Kaspersky CEO rubbishes ‘false’ allegations of hacking from US media
It was only weeks ago when we were reporting that the US Government had been hacked again.
The most recent incident was significant because the victims blamed Kaspersky Lab with the accusation that Russian hackers and the hidden hand of the Kremlin used the company's products to spy on American users and steal their secrets.
At the time Kaspersky rubbished these claims, but Kaspersky's founder Eugene Kaspersky asserts the story (and its implications) is far from over.
“The media attacks have been intense, fierce and persistent – so much so that we've had to lay low for a while to catch our breath and work out what on earth this is all about,” Kaspersky states in a recent response.
“But now, since nearly a week has passed without any significant flak coming our way, I've been able to take the time to sit down and put fingertips to keyboard and assess the situation as objectively as I can.

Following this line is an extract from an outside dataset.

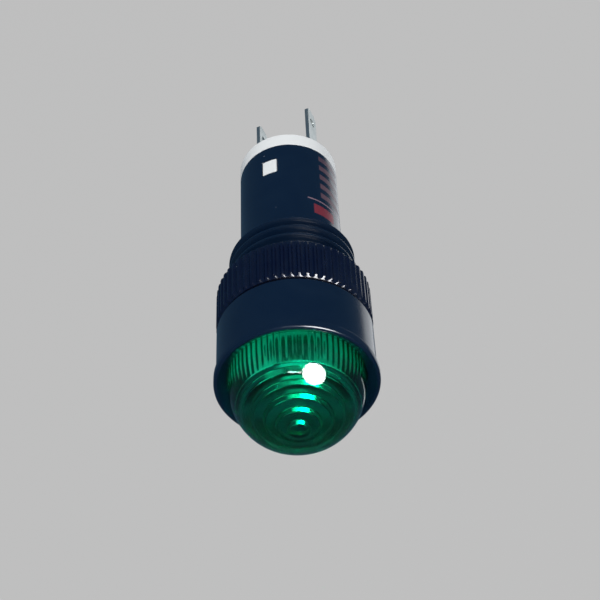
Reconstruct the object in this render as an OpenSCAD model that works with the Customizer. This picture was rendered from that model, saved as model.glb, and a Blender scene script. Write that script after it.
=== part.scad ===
// Panel pilot light: a domed green lens in a black bezel, held in a round panel hole by a ribbed nut.
// The lamp's axis is horizontal. The lens faces -Y, the terminals +Y, and a latch window is on top.
// The origin is on the axis, in the plane where the bezel's back meets the panel gasket.

/* [Bezel] */
// How far the bezel's side stands out from the thread's crests
bezel_side = 1.475; // [1.3:0.025:3]
// Wall of the bezel round the lens's foot
bezel_wall = 1.225; // [0.9:0.025:1.6]
// Height of the bezel in front of the panel
bezel_h = 8.8; // [8:0.1:11]
// How far the front lip stands out from the bezel's side
lip_proud = 0.3; // [0.1:0.02:0.4]
// Height of the front lip
lip_h = 1.5; // [1:0.1:2.2]
// Rounding of the lip's front edge
lip_round = 0.3; // [0.2:0.05:0.5]
// Depth of the funnel from the bezel's front down to the lens's foot
face_dish = 1.4; // [1:0.1:1.8]
// Chamfer round the bezel's back edge
back_chamfer = 0.25; // [0.1:0.05:0.4]

/* [Sleeve and barrel] */
// Outside diameter of the threaded sleeve, over the thread's crests
thread_d = 16; // [15.4:0.1:17]
// Depth of the thread
thread_depth = 0.92; // [0.6:0.02:1]
// Distance from one turn of the thread to the next
thread_pitch = 1.5; // [1.3:0.05:2]
// Width of the flat on a crest of the thread
crest_w = 0.2; // [0.1:0.02:0.3]
// Width of the flat at a root of the thread
root_w = 0.24; // [0.1:0.02:0.3]
// Distance from the bezel's back to the middle of the first crest
thread_start = 0.55; // [0.4:0.05:1]
// Length of the threaded sleeve behind the bezel
sleeve_len = 13.3; // [9:0.1:16]
// How far the barrel's surface lies below the thread's crests
barrel_inset = 1.5; // [1.3:0.05:1.8]
// Wall of the barrel
barrel_wall = 1; // [0.8:0.05:1.2]
// Length of the barrel behind the sleeve
barrel_len = 15.75; // [14:0.25:20]

/* [Lens] */
// Height of the dome above the bezel's front
lens_h = 7.4; // [6.6:0.1:8]
// Radius of the dome's crown
crown_r = 10; // [9:0.25:14]
// Radius of the dome's shoulder
shoulder_r = 7.4; // [6:0.1:7.8]
// Draft of the dome's skirt, in degrees
skirt_draft = 2.2; // [1:0.2:5]
// Step round the dome's foot
foot_step = 0.06; // [0.04:0.01:0.12]
// How far the lens's foot stands above the funnel's bottom
foot_rise = 0.05; // [0.02:0.01:0.15]
// How far the lens reaches down into the bezel
lens_depth = 3.2; // [2.8:0.1:3.6]
// Thickness of the lens at the middle of its crown
crown_wall = 1.45; // [1.1:0.05:1.8]
// Number of rings inside the crown
ring_count = 5; // [4:1:5]
// Distance from the outermost ring to the skirt's bore
ring_margin = 0.8; // [0.5:0.05:1.2]
// Drop from one ring to the next
ring_drop = 0.8; // [0.7:0.02:0.9]
// Wall of the lens's skirt at its foot, between the flutes
skirt_wall = 1.75; // [1.5:0.05:2]
// Number of flutes inside the skirt
flute_count = 60; // [40:4:72]
// Depth of the flutes
flute_depth = 0.25; // [0.1:0.05:0.3]
// Height of the snap bead round the lens's foot
snap_proud = 0.15; // [0.1:0.05:0.25]
// Length of the snap bead
snap_len = 0.6; // [0.4:0.1:0.8]
// Thickness of the seal under the lens
seal_t = 0.6; // [0.4:0.1:0.8]
// Width of the seal
seal_w = 1.7; // [1.4:0.05:1.9]

/* [Reflector and LED] */
// Width of the ledge that carries the seal
ledge_w = 1.25; // [1:0.05:1.5]
// Height of the reflector
reflector_h = 3.5; // [3:0.1:3.8]
// Thickness of the reflector's floor
reflector_floor = 1.1; // [0.8:0.1:1.4]
// Width of the reflector's rim
rim_w = 0.65; // [0.4:0.05:1]
// Diameter of the flat in the reflector's floor
dish_flat_d = 6.4; // [6:0.1:8]
// Diameter of the LED's body
led_d = 5; // [4.6:0.1:5.2]
// Diameter of the LED's flange
led_flange_d = 5.8; // [5.6:0.1:6.2]
// Thickness of the LED's flange
led_flange_h = 1; // [0.8:0.1:1.4]
// Height of the LED from its flange's back to its tip
led_h = 8.6; // [7:0.1:9.5]
// Thickness of the LED's square leads
lead_t = 0.5; // [0.4:0.05:0.6]
// Distance between the LED's leads
lead_gap = 2.54; // [2:0.02:3]
// Length of lead that lies on the board
lead_lap = 3; // [2:0.25:4]

/* [Circuit board] */
// Distance from the board's edge to the bore, level with the axis
board_side = 0.7; // [0.6:0.05:1]
// Thickness of the board
board_t = 1; // [0.8:0.1:1.2]
// Distance from the bezel's back to the board's front edge
board_front = 6; // [5:0.25:8]
// Length of board held in the base's slot
board_hold = 1.5; // [1:0.25:2]
// Gap between the plug's end and the board's end, which lets the board's corners clear the plug
board_clear = 0.55; // [0.3:0.05:1]
// Diameter of a resistor
resistor_d = 2.3; // [1.8:0.1:2.5]
// Length of a resistor
resistor_len = 6.3; // [5:0.1:6.5]
// Gap between a resistor and the board
resistor_lift = 0.15; // [0.1:0.05:0.3]
// Diameter of a resistor's wires
wire_d = 0.6; // [0.4:0.05:0.7]
// Straight length of wire at each end of a resistor, up to the middle of its bend
wire_reach = 1.2; // [0.9:0.1:1.4]
// Distance of each resistor from the board's middle line
resistor_x = 2; // [1.5:0.1:2.2]
// Rectifier: width across the board
rectifier_w = 3.8; // [3:0.1:4]
// Rectifier: length along the board
rectifier_len = 4.6; // [4:0.1:5]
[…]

Kaspersky has described these allegations as lacking in evidence and criticised the steady stream of media leaks which seem intentionally designed to damage the company's reputation without providing them with any real opportunity to address any concerns.
“We recognise that some people think ‘Russian cybersecurity company' are three words that shouldn't be in the same sentence, especially these days,” says Kaspersky.
“Still, the motivation behind recent reports, while intriguing, cannot be our concern. Instead, we need to focus on doing everything possible to be as transparent as possible for our most important stakeholders: our customers and partners.
Kaspersky asserts that despite the tense geopolitical situation, the company has continued to focus on protecting its customers from cyberthreats regardless of they may come from.
The company has also recently strengthened its partnership with INTERPOL, in a move Kaspersky says will better equip them to fight cybercrime.
This is in addition to a new and comprehensive transparency initiative that will include independent reviews of the company's source and internal processes, as well as three transparency centres (Asia, Europe and the US) and increased bug bounty rewards.
“The past year has seen concerns about KL change from ‘what if their technology could be a tool for cyber-espionage by nation states' to ‘they were hacked and used as a vehicle to spy on spies',” says Kaspersky
“And while it's hard for us to keep up with the constantly evolving narrative, ask yourself one thing: ‘if these recent allegations are true, where's the evidence?' If there was any evidence that we've been knowingly involved in cyber-espionage, we'd be toast! No ifs or buts – it'd be game over: governments would take immediate, severe action, including legal moves, and that would be that. But there's been nothing of the kind.
Kaspersky says the main priority of the company is and always has been the protection of users from all types of cyberthreats, no matter their origin – and they will continue to do so.